Patricia Clarkson plays a TV reporter named Samantha Walker that becomes involved in the Dead Pool case. She’s hot in that 1980’s fuzzy filter-lens sort of way. Harry doesn’t like her at first, but they soon warm to each other’s company (a scene where a dude sets himself on fire and a shootout in an outside elevator help speed up their relationship) and become pretty good pals by the end of the movie. She gets kidnapped by the killer but Dirty Harry saves her. He chases down the killer and sets up the final confrontation. Do you remember how the killer likes to murder his victims based on scenes from director Swan’s movies. Well, earlier in the film there was a scene where a harpoon was used to kill someone in the fake movie, Hotel Satan (or it may have been a different movie, like The Dead Sea or something, I can’t remember). The final confrontation ends up in the same location as that scene, and in an ironic turn of events, the killer is killed in the same way that he would have killed a future victim if given the chance. He is impaled by a giant harpoon. But not before Harry gets to recite some pretty amazing dialogue while emerging from a cloud of steam—“You’re out of bullets. And you know what that means…you’re shit out of luck.” The writers must have thought that shit out of luck line was pure genius. They used it twice. It’s kind of like the way they used the “do you feel lucky punk” phrase twice in the first move and the “go ahead, make my day” phrase twice in Sudden Impact. You gotta stick to the formula. Awesome.

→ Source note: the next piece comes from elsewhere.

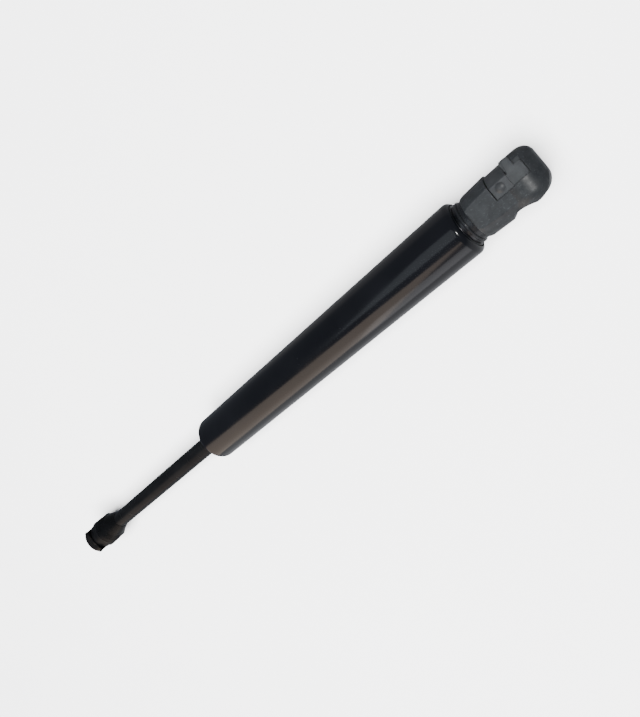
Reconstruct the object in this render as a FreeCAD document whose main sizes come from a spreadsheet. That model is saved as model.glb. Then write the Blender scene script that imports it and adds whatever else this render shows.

The moral of this movie is that some people can become obsessed with violence in film. This obsession may turn those people into violent murderers. If they decide to kill someone, they shouldn’t chase them around San Francisco with a remote control car. It’s not too effective. Also, one big bullet (.44 caliber) is way more effective than lots of small bullets (9mm).

1 comment:

Native Minnow said...

Dirty Harry - Dirty Sanchez? Odd that I never made the connection before you pointed it out to me.